Staff members plant a new flower every 1 minute, 43 seconds campus-wide. (Assumes eight-hour work days and five days per week year-round. Total of 73,090 flowers planted in 2018-19.)

Staff members plant a new tree every two days campus-wide.

In 2018-19, crews placed 1,218,300 pounds of ice melt, repurposed mulch, fertilizer, lime and grass seed across campus. That’s about 122 pounds for every human inhabitant of the Forest (students, faculty, staff).
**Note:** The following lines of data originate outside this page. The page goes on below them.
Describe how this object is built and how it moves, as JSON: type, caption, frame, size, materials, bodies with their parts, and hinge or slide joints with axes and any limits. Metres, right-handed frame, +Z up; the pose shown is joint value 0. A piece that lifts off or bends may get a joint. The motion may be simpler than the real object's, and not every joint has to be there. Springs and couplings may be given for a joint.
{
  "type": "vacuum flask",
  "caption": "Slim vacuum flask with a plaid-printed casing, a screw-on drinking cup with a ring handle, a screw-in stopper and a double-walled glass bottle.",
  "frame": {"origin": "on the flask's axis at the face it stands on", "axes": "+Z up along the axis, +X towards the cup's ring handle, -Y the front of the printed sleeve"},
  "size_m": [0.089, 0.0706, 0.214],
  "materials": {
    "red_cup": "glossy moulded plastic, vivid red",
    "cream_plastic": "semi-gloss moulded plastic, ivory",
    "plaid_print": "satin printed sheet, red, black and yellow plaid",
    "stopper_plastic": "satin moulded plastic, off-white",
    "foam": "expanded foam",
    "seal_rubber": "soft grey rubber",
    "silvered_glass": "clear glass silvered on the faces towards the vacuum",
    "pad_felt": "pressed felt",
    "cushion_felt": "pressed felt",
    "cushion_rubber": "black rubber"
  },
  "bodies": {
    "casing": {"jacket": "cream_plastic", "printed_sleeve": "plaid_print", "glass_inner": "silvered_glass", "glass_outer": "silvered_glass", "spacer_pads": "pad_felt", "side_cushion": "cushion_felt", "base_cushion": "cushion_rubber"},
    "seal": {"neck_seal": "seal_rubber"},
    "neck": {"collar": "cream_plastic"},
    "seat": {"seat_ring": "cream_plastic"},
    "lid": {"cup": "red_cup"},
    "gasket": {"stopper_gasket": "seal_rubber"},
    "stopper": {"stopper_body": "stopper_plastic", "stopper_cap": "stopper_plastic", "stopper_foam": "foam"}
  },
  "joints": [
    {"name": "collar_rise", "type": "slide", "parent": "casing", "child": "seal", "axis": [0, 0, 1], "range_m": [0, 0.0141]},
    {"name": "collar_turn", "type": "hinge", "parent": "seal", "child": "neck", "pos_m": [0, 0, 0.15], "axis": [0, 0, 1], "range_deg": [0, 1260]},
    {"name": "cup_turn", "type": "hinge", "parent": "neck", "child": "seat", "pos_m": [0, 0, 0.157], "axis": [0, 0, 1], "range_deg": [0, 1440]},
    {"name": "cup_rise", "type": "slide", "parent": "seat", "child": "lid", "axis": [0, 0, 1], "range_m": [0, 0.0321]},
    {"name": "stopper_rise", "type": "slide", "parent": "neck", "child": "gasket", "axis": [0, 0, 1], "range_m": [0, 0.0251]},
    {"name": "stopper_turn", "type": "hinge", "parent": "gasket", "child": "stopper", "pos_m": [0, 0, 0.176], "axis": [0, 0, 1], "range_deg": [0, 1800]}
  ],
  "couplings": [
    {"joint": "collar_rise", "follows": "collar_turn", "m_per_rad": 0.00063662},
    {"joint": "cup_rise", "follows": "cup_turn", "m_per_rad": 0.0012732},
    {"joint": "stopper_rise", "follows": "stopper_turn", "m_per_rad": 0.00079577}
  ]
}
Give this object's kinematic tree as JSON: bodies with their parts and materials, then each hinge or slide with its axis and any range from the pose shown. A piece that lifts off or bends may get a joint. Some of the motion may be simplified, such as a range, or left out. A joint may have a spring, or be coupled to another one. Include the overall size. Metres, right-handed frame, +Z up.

OR, to put it another way: every work day, crews place more than two tons of repurposed mulch, fertilizer, lime and grass seed across the campus.

There are a bunch of events your students can tap into tonight, including:

a keynote speech for Native American Awareness Month

a philosophy forum entitled Aiming for Moral Mediocrity

info session for students who want to be Wake Forest Fellows

a Gentry lecture on Fermat’s Last Theorem (math)

Office of Civic and Community Engagement is sponsoring Get Connected: Food, Health, and Nutrition

Laser Cutter/Etcher workshop

And a Student Chamber Music concert

That was just me looking at one day of the Events Calendar. Your students can check it any day and find this kind of breadth and depth of options, and I hope they will. Finally, our South Campus residents got a message from Residence Life and Housing today.

fall leaves on campus fall leaves on campus fall leaves on campus fall leaves on campus

— by Betsy Chapman, Ph.D. (’92, MA ’94)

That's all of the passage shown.